CAD and scene scripts:
+++++
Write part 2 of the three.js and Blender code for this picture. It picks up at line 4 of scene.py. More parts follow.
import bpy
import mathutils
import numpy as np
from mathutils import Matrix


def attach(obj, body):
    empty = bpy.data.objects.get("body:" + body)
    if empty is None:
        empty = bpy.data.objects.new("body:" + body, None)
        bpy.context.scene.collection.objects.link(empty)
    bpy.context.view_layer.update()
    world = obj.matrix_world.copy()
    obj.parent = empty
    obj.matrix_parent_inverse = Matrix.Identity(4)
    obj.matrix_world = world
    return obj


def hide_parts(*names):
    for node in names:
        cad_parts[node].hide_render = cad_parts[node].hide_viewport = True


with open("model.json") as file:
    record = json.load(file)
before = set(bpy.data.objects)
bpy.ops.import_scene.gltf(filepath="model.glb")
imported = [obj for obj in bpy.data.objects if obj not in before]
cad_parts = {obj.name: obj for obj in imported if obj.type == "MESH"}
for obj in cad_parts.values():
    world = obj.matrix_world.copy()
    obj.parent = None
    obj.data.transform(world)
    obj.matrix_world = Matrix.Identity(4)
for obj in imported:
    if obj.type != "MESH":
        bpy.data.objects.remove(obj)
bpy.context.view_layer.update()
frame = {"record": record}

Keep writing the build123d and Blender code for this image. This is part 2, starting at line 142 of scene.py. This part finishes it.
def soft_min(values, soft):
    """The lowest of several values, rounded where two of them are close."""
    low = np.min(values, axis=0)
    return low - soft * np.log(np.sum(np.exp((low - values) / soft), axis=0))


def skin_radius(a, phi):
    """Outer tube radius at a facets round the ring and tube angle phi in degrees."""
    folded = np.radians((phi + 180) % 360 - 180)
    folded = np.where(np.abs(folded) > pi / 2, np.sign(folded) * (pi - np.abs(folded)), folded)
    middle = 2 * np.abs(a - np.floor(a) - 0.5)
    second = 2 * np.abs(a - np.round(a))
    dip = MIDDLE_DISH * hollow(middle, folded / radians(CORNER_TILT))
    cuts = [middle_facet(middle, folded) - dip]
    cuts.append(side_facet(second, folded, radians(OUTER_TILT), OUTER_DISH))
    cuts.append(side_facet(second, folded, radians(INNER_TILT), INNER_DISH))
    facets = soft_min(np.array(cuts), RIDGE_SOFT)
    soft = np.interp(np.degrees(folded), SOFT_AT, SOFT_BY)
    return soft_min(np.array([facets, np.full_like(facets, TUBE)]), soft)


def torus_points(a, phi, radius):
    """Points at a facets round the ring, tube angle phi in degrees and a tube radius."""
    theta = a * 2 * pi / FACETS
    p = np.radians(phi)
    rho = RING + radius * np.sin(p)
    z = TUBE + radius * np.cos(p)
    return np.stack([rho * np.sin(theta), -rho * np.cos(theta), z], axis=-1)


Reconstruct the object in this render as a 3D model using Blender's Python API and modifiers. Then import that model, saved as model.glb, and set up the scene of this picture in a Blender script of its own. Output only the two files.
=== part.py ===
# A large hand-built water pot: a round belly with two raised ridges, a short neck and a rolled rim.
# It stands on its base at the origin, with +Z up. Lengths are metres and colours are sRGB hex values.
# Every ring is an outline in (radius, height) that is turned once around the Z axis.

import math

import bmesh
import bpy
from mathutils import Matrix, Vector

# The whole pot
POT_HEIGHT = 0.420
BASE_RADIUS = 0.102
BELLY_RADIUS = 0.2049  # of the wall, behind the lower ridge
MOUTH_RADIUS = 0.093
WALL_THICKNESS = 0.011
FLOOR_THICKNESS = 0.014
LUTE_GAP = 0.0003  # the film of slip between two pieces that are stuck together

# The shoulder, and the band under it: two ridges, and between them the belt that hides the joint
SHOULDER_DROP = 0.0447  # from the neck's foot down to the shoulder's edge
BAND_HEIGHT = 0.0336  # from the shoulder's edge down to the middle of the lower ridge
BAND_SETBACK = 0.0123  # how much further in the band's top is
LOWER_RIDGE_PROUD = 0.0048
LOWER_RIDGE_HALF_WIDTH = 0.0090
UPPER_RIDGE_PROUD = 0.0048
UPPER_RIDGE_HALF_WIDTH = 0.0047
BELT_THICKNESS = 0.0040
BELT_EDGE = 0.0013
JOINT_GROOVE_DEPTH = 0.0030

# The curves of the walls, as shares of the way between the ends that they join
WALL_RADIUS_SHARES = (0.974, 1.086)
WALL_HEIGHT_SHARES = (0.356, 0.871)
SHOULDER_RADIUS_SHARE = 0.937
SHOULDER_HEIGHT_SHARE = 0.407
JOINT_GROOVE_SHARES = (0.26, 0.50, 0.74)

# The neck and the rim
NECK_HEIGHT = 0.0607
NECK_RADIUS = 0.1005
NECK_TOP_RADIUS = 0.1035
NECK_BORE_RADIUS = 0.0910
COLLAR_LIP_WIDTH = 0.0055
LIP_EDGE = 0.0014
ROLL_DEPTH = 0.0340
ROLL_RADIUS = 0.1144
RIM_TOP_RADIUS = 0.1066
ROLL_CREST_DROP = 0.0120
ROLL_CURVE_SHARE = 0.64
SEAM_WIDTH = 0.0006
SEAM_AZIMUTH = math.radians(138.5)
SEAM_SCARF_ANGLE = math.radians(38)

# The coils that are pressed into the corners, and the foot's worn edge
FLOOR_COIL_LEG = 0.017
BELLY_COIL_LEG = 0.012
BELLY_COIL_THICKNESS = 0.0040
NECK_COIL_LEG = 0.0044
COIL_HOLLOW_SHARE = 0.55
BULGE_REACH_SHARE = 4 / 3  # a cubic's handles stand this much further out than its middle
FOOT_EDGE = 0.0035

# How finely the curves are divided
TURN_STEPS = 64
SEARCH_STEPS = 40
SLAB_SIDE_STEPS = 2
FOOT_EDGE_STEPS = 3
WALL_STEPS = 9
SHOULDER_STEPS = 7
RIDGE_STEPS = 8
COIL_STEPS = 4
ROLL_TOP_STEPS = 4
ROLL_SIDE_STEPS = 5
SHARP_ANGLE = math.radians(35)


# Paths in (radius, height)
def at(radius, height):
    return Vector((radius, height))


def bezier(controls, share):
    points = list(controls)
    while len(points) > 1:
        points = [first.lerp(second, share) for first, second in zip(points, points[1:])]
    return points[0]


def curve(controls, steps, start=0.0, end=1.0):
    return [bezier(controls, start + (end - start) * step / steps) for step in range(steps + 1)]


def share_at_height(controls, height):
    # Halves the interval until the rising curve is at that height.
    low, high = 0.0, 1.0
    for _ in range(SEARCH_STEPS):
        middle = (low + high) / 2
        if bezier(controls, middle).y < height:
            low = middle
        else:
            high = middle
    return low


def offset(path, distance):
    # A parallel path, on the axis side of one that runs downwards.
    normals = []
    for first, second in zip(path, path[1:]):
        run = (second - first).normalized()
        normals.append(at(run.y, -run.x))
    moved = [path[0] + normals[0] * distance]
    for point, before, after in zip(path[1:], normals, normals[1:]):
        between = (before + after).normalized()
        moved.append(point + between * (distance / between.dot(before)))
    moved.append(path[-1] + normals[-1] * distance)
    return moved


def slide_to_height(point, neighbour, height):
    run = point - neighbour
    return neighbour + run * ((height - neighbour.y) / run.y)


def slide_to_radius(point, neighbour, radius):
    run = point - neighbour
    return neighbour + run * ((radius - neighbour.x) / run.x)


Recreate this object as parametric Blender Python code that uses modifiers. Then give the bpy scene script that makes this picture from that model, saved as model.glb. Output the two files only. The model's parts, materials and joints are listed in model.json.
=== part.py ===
+++++
SHORT PROBLEM:
From the records above, repeat exactly the lines from the one with "obj.parent = empty" through the one with "np.full_like(facets, TUBE)]), soft)", both included.

SOLUTION FOR THIS PROBLEM:
    obj.parent = empty
    obj.matrix_parent_inverse = Matrix.Identity(4)
    obj.matrix_world = world
    return obj


def hide_parts(*names):
    for node in names:
        cad_parts[node].hide_render = cad_parts[node].hide_viewport = True


with open("model.json") as file:
    record = json.load(file)
before = set(bpy.data.objects)
bpy.ops.import_scene.gltf(filepath="model.glb")
imported = [obj for obj in bpy.data.objects if obj not in before]
cad_parts = {obj.name: obj for obj in imported if obj.type == "MESH"}
for obj in cad_parts.values():
    world = obj.matrix_world.copy()
    obj.parent = None
    obj.data.transform(world)
    obj.matrix_world = Matrix.Identity(4)
for obj in imported:
    if obj.type != "MESH":
        bpy.data.objects.remove(obj)
bpy.context.view_layer.update()
frame = {"record": record}

Keep writing the build123d and Blender code for this image. This is part 2, starting at line 142 of scene.py. This part finishes it.
def soft_min(values, soft):
    """The lowest of several values, rounded where two of them are close."""
    low = np.min(values, axis=0)
    return low - soft * np.log(np.sum(np.exp((low - values) / soft), axis=0))


def skin_radius(a, phi):
    """Outer tube radius at a facets round the ring and tube angle phi in degrees."""
    folded = np.radians((phi + 180) % 360 - 180)
    folded = np.where(np.abs(folded) > pi / 2, np.sign(folded) * (pi - np.abs(folded)), folded)
    middle = 2 * np.abs(a - np.floor(a) - 0.5)
    second = 2 * np.abs(a - np.round(a))
    dip = MIDDLE_DISH * hollow(middle, folded / radians(CORNER_TILT))
    cuts = [middle_facet(middle, folded) - dip]
    cuts.append(side_facet(second, folded, radians(OUTER_TILT), OUTER_DISH))
    cuts.append(side_facet(second, folded, radians(INNER_TILT), INNER_DISH))
    facets = soft_min(np.array(cuts), RIDGE_SOFT)
    soft = np.interp(np.degrees(folded), SOFT_AT, SOFT_BY)
    return soft_min(np.array([facets, np.full_like(facets, TUBE)]), soft)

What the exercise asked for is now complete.